# Trouble at the corn pile!!



## BassBlaster (Jun 8, 2006)

I have these 5 ***** that are costing me a fortune in corn. They just showed up a few weeks ago as the weather cooled. I was going through about 50 pounds of corn per week and now I'm going through that amount in just a few days. Anyone have any feeder ideas that will keep the corn off the ground or at least make it more difficult for the ***** to get too? I prefer to make something rather than buy it. I was thinking about the pvc type feeder with the "y" at the bottom and then just mount it a couple feet off the ground but the guys at work say the ***** will still get to it. I have access to a couple live traps but I know if I catch these ones, others will just take thier place.

I need to make these guys go away!!!


----------



## Got One (May 26, 2006)

They will find a way on the ground or off the ground


----------



## mikeshookset (Feb 28, 2005)

try using the pvc pipe for leggs then rub criso grease on the leggs so the **** cant climb them


----------



## Mushijobah (May 4, 2004)

You guys think you have racoon problems?!?!

Here's MY corn pile. And no you are not seeing things. 10 RACOONS!


----------



## Huntinbull (Apr 10, 2004)

November tenth is coming boys. Let me know if you want those ***** gone. Me and a friend wwill make them gone.


----------



## ErieAngler (Apr 15, 2006)

I think we need to shoot some ***** mushi! I have several out of my place Ive been seeing while bow hunting.


----------



## Jigging Jim (Apr 3, 2010)

I see a bunch of **** skin caps in your future.


----------



## GotSpaceOnMyWall4U (Oct 6, 2010)

WOOOAHHH!! Id go with either pvc legs or wrap the wood with aluminum coil with a roof cap (like on a stove pipe). Bad thing is either way your gonna have some work and scent so dont plan on huntin for a few days. NICE deer though!!!! One more thing, you ever try a trap, or two lol?


----------



## MuskieManOhio (Jun 29, 2008)

Ya me and my buddies will take care of your **** problem we'll introduce them to Mr. Walker :]


----------



## Mushijobah (May 4, 2004)

PM me if someone in Central Ohio is serious about trapping and keeping some *****. No guns aloud in this area unfortunately.


----------



## Shortdrift (Apr 5, 2004)

Two PVC legs with an inverted cone of sheet metal on each, 3 feet off the ground and then your flat feeding tray a foot above the cones. I used to allow the cones to bee frre to wobble by slipping them onto the pipe and them gluing pieces of PVC pipe inderneath to loosley support the cone. Fun to watch the ***** try to climb and if they managed to make it to the cone they would fall off. 
Deer are sloppy eaters so the ***** will always be there for the corn that falls to the ground.


----------



## BassBlaster (Jun 8, 2006)

MuskieManOhio said:


> Ya me and my buddies will take care of your **** problem we'll introduce them to Mr. Walker :]

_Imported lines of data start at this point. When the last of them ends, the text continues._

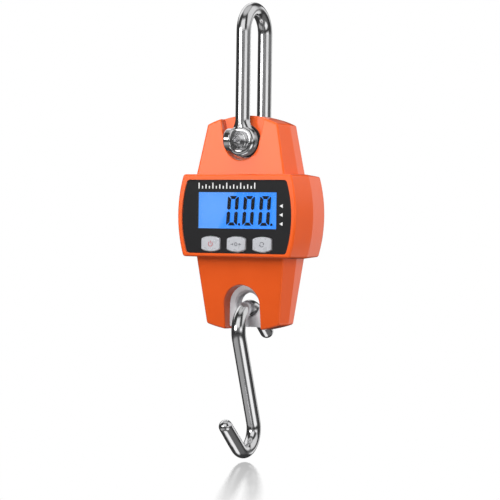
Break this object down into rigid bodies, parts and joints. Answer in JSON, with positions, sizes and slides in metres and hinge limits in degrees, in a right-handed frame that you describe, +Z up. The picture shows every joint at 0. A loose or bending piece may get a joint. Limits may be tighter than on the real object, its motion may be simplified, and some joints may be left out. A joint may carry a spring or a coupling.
{
  "type": "crane scale",
  "caption": "Small hanging crane scale: a long shackle carries a die-cast body with a digital display and keys, and an S-hook hangs from its load cell.",
  "frame": {"origin": "inside of the shackle's crown, where whatever carries the scale bears", "axes": "+Z up the shackle, display facing -Y, +X to the right as the display is read"},
  "size_m": [0.0836, 0.063, 0.2859],
  "materials": {
    "shackle_steel": "polished nickel-chrome plate on forged steel",
    "hook_steel": "polished nickel-chrome plate on bent round bar",
    "body_paint": "semi-gloss orange enamel on die-cast alloy",
    "cell_alloy": "machined and brushed",
    "panel_black": "gloss black moulding",
    "clear_window": "clear acrylic window",
    "display_glass": "display glass",
    "display_light": "blue edge-lit light guide",
    "white_plastic": "moulded white plastic",
    "key_silver": "silver-white painted key",
    "black_plastic": "fine textured black plastic",
    "nylon_black": "black nylon",
    "silicone": "white potting silicone",
    "carbon_rubber": "conductive strip",
    "circuit_green": "green solder mask",
    "chip_black": "moulded epoxy",
    "capacitor_can": "bright can",
    "gauge_foil": "foil gauge on amber film",
    "screw_zinc": "zinc-plated screw",
    "contact_steel": "nickel-plated spring steel",
    "battery_jacket": "shrink sleeve",
    "lead_red": "PVC insulation",
    "lead_black": "PVC insulation"
  },
  "bodies": {
    "shackle": {"shackle": "shackle_steel", "shackle_pin": "shackle_steel"},
    "scale_body": {"front_shell": "body_paint", "rear_shell": "body_paint", "case_screws": "screw_zinc", "load_cell": "cell_alloy", "strain_gauges": "gauge_foil", "gauge_potting": "silicone", "gauge_cable": "white_plastic", "pin_spacer_front": "nylon_black", "pin_spacer_rear": "nylon_black", "cell_screws": "screw_zinc", "face_panel": "panel_black", "lcd_window": "clear_window", "lcd_front_glass": "display_glass", "lcd_rear_glass": "display_glass", "lcd_backlight": "display_light", "lcd_holder": "white_plastic", "lcd_connector": "carbon_rubber", "tact_switches": "black_plastic", "main_pcb": "circuit_green", "pcb_chips": "chip_black", "pcb_capacitors": "capacitor_can", "pcb_crystal": "capacitor_can", "pcb_sockets": "white_plastic", "pcb_screws": "screw_zinc", "battery_tray": "black_plastic", "battery_contacts": "contact_steel", "battery_tray_screws": "screw_zinc", "battery_lead_red": "lead_red", "battery_lead_black": "lead_black", "battery_cell_1": "battery_jacket", "battery_cell_2": "battery_jacket", "battery_cell_3": "battery_jacket"},
    "hook": {"hook": "hook_steel"},
    "power_button": {"key_power": "key_silver", "plunger_power": "black_plastic"},
    "tare_button": {"key_tare": "key_silver", "plunger_tare": "black_plastic"},
    "unit_button": {"key_unit": "key_silver", "plunger_unit": "black_plastic"},
    "door": {"battery_door": "black_plastic", "door_screw": "screw_zinc"}
  },
  "joints": [
    {"name": "body_swing", "type": "hinge", "parent": "shackle", "child": "scale_body", "pos_m": [0, 0, -0.0784], "axis": [0, 1, 0], "range_deg": [-33, 33]},
    {"name": "hook_swing", "type": "hinge", "parent": "scale_body", "child": "hook", "pos_m": [0, -0.002, -0.1822], "axis": [0, 1, 0], "range_deg": [-30, 30]},
    {"name": "power_press", "type": "slide", "parent": "scale_body", "child": "power_button", "axis": [0, 1, 0], "range_m": [0, 0.0008], "stiffness_N_per_m": 400, "springref_m": -0.0004},
    {"name": "tare_press", "type": "slide", "parent": "scale_body", "child": "tare_button", "axis": [0, 1, 0], "range_m": [0, 0.0008], "stiffness_N_per_m": 400, "springref_m": -0.0004},
    {"name": "unit_press", "type": "slide", "parent": "scale_body", "child": "unit_button", "axis": [0, 1, 0], "range_m": [0, 0.0008], "stiffness_N_per_m": 400, "springref_m": -0.0004},
    {"name": "door_lift", "type": "slide", "parent": "scale_body", "child": "door", "axis": [0, 1, 0], "range_m": [0, 0.025]}
  ]
}
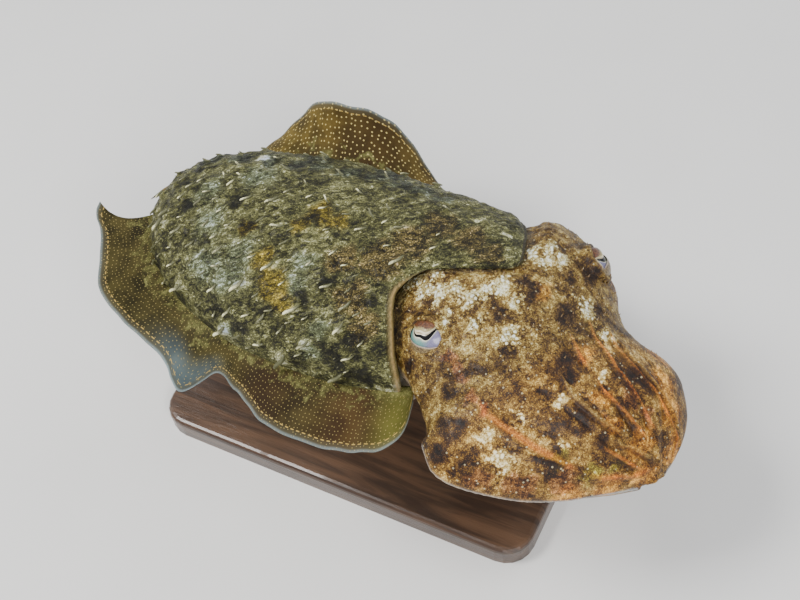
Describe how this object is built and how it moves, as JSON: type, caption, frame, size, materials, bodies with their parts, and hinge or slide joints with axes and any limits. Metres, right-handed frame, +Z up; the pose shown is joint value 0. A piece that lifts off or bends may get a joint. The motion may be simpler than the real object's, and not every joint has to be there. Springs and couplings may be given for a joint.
{
  "type": "common cuttlefish display model",
  "caption": "Life-size still model of a common cuttlefish hovering with its head turned to the right, on a plain flat base with short rods.",
  "frame": {"origin": "middle of the underside of the stand's base", "axes": "+Z up; +Y from the head towards the tail along the base; +X towards the animal's left side"},
  "size_m": [0.1709, 0.3017, 0.1306],
  "materials": {
    "mantle_skin": "mottled dark grey-brown skin with pale papillae, slightly wet",
    "head_skin": "mottled brown skin with white patches and fine cream dots",
    "arm_skin": "orange-brown skin with cream dots and pale edges",
    "fin_membrane": "thin olive-brown membrane with small pale dots",
    "funnel_skin": "pale smooth skin",
    "eye": "glossy silvery eye with a curved black pupil",
    "stand_wood": "dark satin lacquer",
    "stand_steel": "brushed"
  },
  "bodies": {
    "root": {"mantle": "mantle_skin", "head": "head_skin", "funnel": "funnel_skin", "eye_left": "eye", "eye_right": "eye", "arm_left_1": "arm_skin", "arm_left_2": "arm_skin", "arm_left_3": "arm_skin", "arm_left_4": "arm_skin", "arm_right_1": "arm_skin", "arm_right_2": "arm_skin", "arm_right_3": "arm_skin", "arm_right_4": "arm_skin", "fin_left_front": "fin_membrane", "fin_left_rear": "fin_membrane", "fin_right_front": "fin_membrane", "fin_right_rear": "fin_membrane", "stand_base": "stand_wood", "stand_rod_front": "stand_steel", "stand_rod_rear": "stand_steel"}
  },
  "joints": []
}
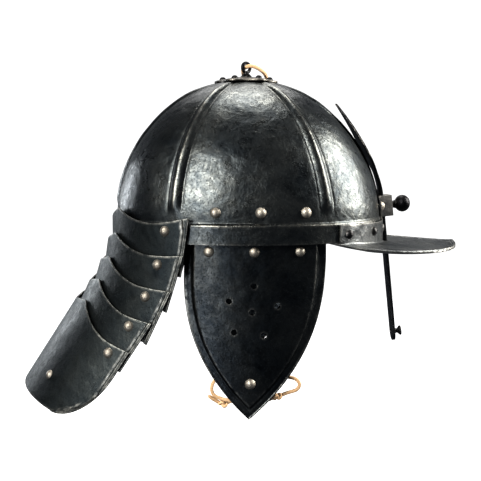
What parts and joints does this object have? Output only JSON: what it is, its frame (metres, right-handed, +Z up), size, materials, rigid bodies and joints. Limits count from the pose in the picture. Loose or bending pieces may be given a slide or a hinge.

Sure wish I could go that route but this is a property in city limits so no guns aloud. Sorry. Mr Walker will have to get treed somewhere else!!


----------



## BassBlaster (Jun 8, 2006)

Shortdrift said:


> Two PVC legs with an inverted cone of sheet metal on each, 3 feet off the ground and then your flat feeding tray a foot above the cones. I used to allow the cones to bee frre to wobble by slipping them onto the pipe and them gluing pieces of PVC pipe inderneath to loosley support the cone. Fun to watch the ***** try to climb and if they managed to make it to the cone they would fall off.
> Deer are sloppy eaters so the ***** will always be there for the corn that falls to the ground.


This sounds like something that might do the trick!! With only 2 legs I assume they need to be put into the ground like posts, correct? Does it have to be that height to be affective? My concern is this will put the overall height at 4 feet so the new born fawns will not be able to eat till they get bigger.


----------



## ironman172 (Apr 12, 2009)

live trap and water


----------



## noodle8177 (Sep 24, 2007)

I have the same problem and metal legs wont help either. Got this pic the other morn and it is wanting some more corn. The automatic feeder saves me a lot of corn though compared to how much I went threw last year.
http://i36.photobucket.com/albums/e41/noodle8177_2008/****.jpg


----------



## Shortdrift (Apr 5, 2004)

BassBlaster said:


> This sounds like something that might do the trick!! With only 2 legs I assume they need to be put into the ground like posts, correct? Does it have to be that height to be affective? My concern is this will put the overall height at 4 feet so the new born fawns will not be able to eat till they get bigger.


I never worried about the fawns as they seemed to find enough under the feeder just like the *****. Yes, the post are set in the ground. I set mine about two feet which made it sturdy enough.


----------